His good knowledge of Mandarin makes the reading of his encounters on the Tibetan plateau richer and revealing.
His first experience of the Himalayas dates back to 1995; from Srinagar, he caught a bus to Leh, crossed the Zoji La and after a night in Kargil, arrived in Ladakh: “a western extension of the Tibetan plateau, a raw, arid plain at 3,500 metres that seemed to overflow with light. The earth unfurled like hammered gold, snow-capped mountains rose in the distance.”
There, he spent weeks hitchhiking around “in kerosene tanker trucks driven by Tibetan men whose cabs were festooned with Buddhist charms, icons, and mantras, as well as photos of the Dalai Lama, which they invariably pointed out with a reverent bow”.
In 2004, he paid his first visit to eastern Tibet, also known as the Tibetan Marches (a term used by the British to describe areas between China and central Tibet), today living under a foreign rule (that of Beijing).
In the former provinces of Kham and Amdo, along the edges of eastern Tibet, bordering mainland China, Ezell encountered the same elemental beauty that he had experienced in Ladakh, but without the religious freedom.
The author does not use the word ‘China’ for the Middle Kingdom; he instead refers to it as ‘the empire’. He explains: “This is not intended to diminish the importance of Tibet’s historical relationship with China… Rather, it is a means to emphasise the imposition of centralised state authority upon marginalised peoples.”
This vividly comes out on every page of his account: the Tibetan refugees in Ladakh or living in the ‘empire’, remain the same race, but with the difference that, in the latter, the people are unable to display their faith, for example, by hanging prayer flags in their courtyard.
The fact that he spoke Mandarin allowed Ezell to communicate with villagers, lamas or nomads; in other words, with ordinary people. On reaching the edge of Tibet, he writes: “After six weeks and 1,200 miles, I reached Kekexili, a wilderness reserve 17,000 feet above sea level. From there I crossed the Kunlun Mountains and descended to Golmud.”
It is where the Chinese empire starts.
This reminds me of the well-known 2004 film ‘Kekexili: Mountain Patrol’, which depicts not only the struggle between vigilante rangers and bands of poachers on China’s frontiers, but also the people’s harsh way of life as well as the rugged and majestic landscapes.

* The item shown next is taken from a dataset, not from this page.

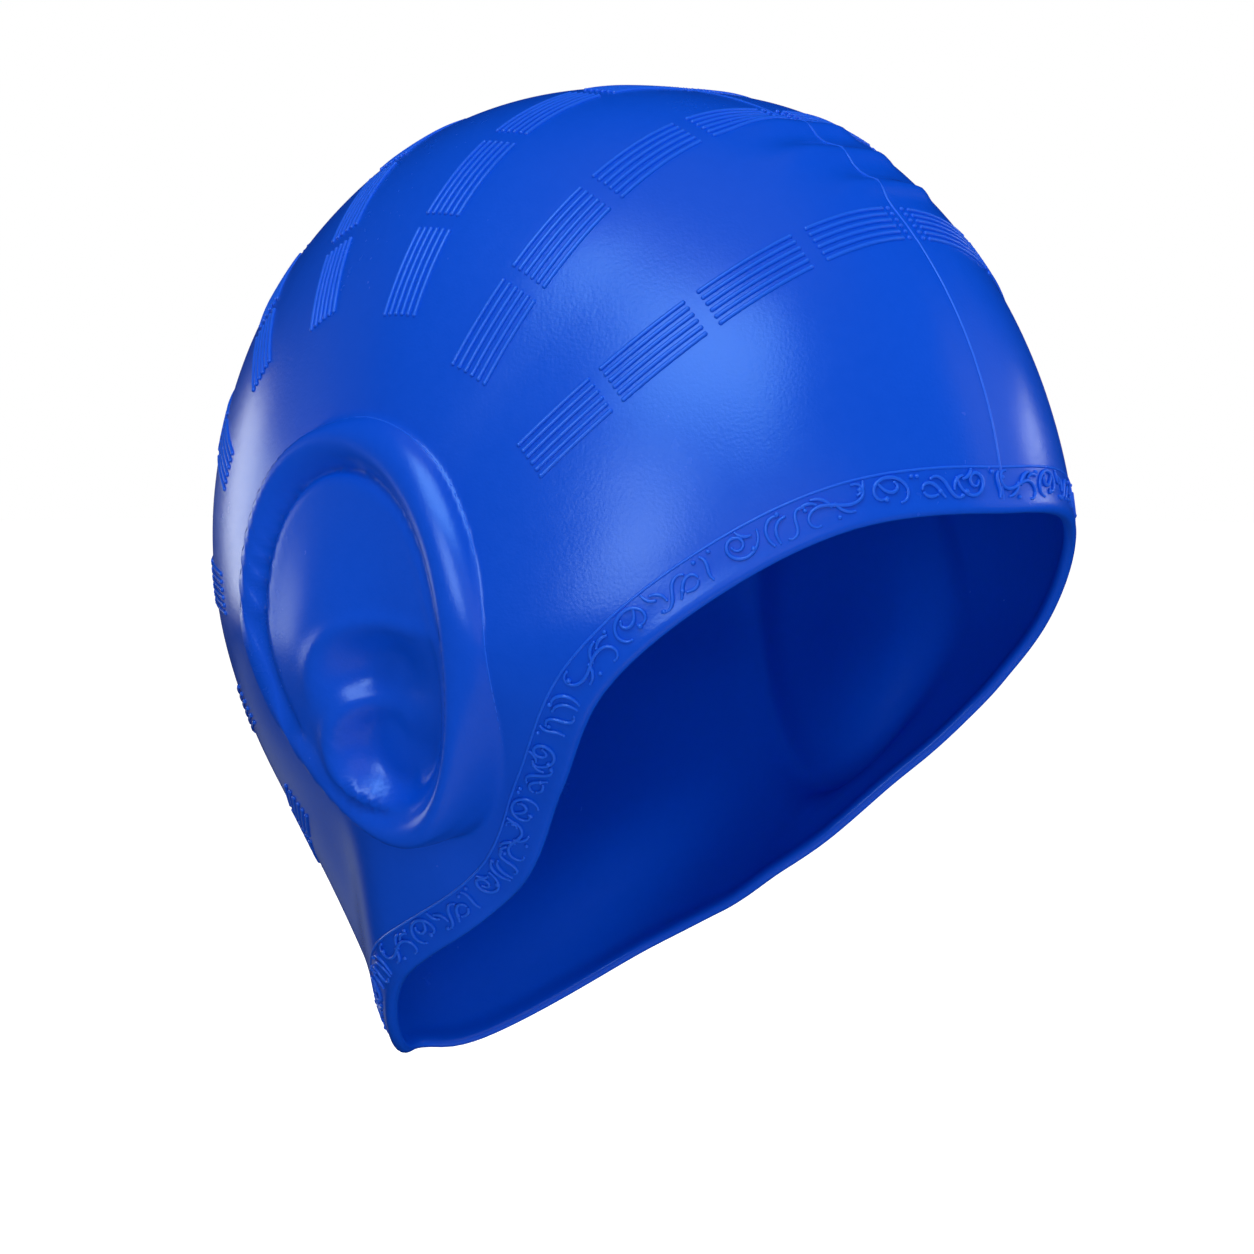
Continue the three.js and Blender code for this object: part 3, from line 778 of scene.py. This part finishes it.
def softbox(name, azimuth, elevation, distance, size, power, kind, tint=(1, 1, 1)):
    """A rectangular soft light that faces the middle of the cap. A fill shows in no gloss, and a
    sheen shows in nothing else."""
    light = bpy.data.lights.new(name, "AREA")
    light.shape = "RECTANGLE"
    light.size, light.size_y = size
    light.energy = power
    light.color = tint
    lamp = bpy.data.objects.new(name, light)
    back = away(azimuth, elevation)
    lamp.location = back * distance + [0, 0, ear_axis * 0.001]
    lamp.rotation_mode = "QUATERNION"
    lamp.rotation_quaternion = Vector(-back).to_track_quat("-Z", "Y")
    lamp.visible_camera = False
    lamp.visible_glossy = kind != "fill"
    lamp.visible_diffuse = kind != "sheen"
    bpy.context.scene.collection.objects.link(lamp)


softbox("key_fill", -65, 50, 1.7, (0.9, 0.8), 10, "fill")
softbox("top_fill", -40, 80, 1.6, (1.2, 1.2), 4, "fill")
softbox("low_fill", -24, -60, 1.5, (1.5, 1.5), 7, "fill")
softbox("opening_fill", -40, 4, 1.5, (0.9, 0.9), 5.5, "fill")
softbox("back_fill", -170, 6, 1.5, (0.6, 1.0), 2, "fill")
softbox("right_fill", 60, 15, 1.5, (0.9, 1.0), 10, "fill")
softbox("key_sheen", -62, 43, 1.7, (1.0, 0.8), 16, "sheen", (0.3, 0.75, 1.0))
softbox("front_sheen", -74, 12, 1.7, (0.5, 0.7), 8, "sheen", (0.5, 0.8, 1.0))
softbox("back_sheen", 178, 2, 1.5, (0.34, 0.46), 1.8, "sheen", (0.9, 0.96, 1.0))
softbox("neck_sheen", 158, -15, 1.5, (0.4, 0.3), 0.09, "sheen", (0.8, 0.92, 1.0))
softbox("left_sheen", -164, 0, 1.5, (0.7, 0.42), 2.0, "sheen", (0.75, 0.9, 1.0))
softbox("right_sheen", 74, 13, 1.5, (0.5, 0.22), 1.2, "sheen", (0.85, 0.95, 1.0))

# The camera stands where the photograph was taken from, with a long lens.
camera_azimuth, camera_elevation, camera_distance = -45.87, 2.55, 0.98
camera = bpy.data.objects.new("camera", bpy.data.cameras.new("camera"))
camera.location = away(camera_azimuth, camera_elevation) * camera_distance + [0, 0, ear_axis * 0.001]
camera.rotation_euler = (math.radians(90 - camera_elevation), 0, math.radians(camera_azimuth))
camera.data.lens = 128.8
camera.data.shift_x, camera.data.shift_y = -0.0167, -0.0008
camera.data.clip_start = 0.05
bpy.context.scene.collection.objects.link(camera)
bpy.context.scene.camera = camera
bpy.context.scene.view_settings.view_transform = "Standard"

What is perhaps missing in Ezell’s account is the historical background on these areas, which witnessed the arrival of the warlords’ armies of Sichuan and Qinghai at the beginning of the 20th century, then Mao Zedong’s ‘Long March’ in the 1930s and finally the Communist ‘Liberation Army’ in the mid-1950s.
Lithang is one of these historical places. During a visit to the monastery in Lithang, Ezell recounts that while “the sun was low in the sky and the cold was settling in… The lama led us through the shrines of earthen Buddhas and wood carvings, butter lamps in smoky altars. Dolma [a Tibetan girl guiding the author] mumbled prayers all along the way, surprising me with her piousness”.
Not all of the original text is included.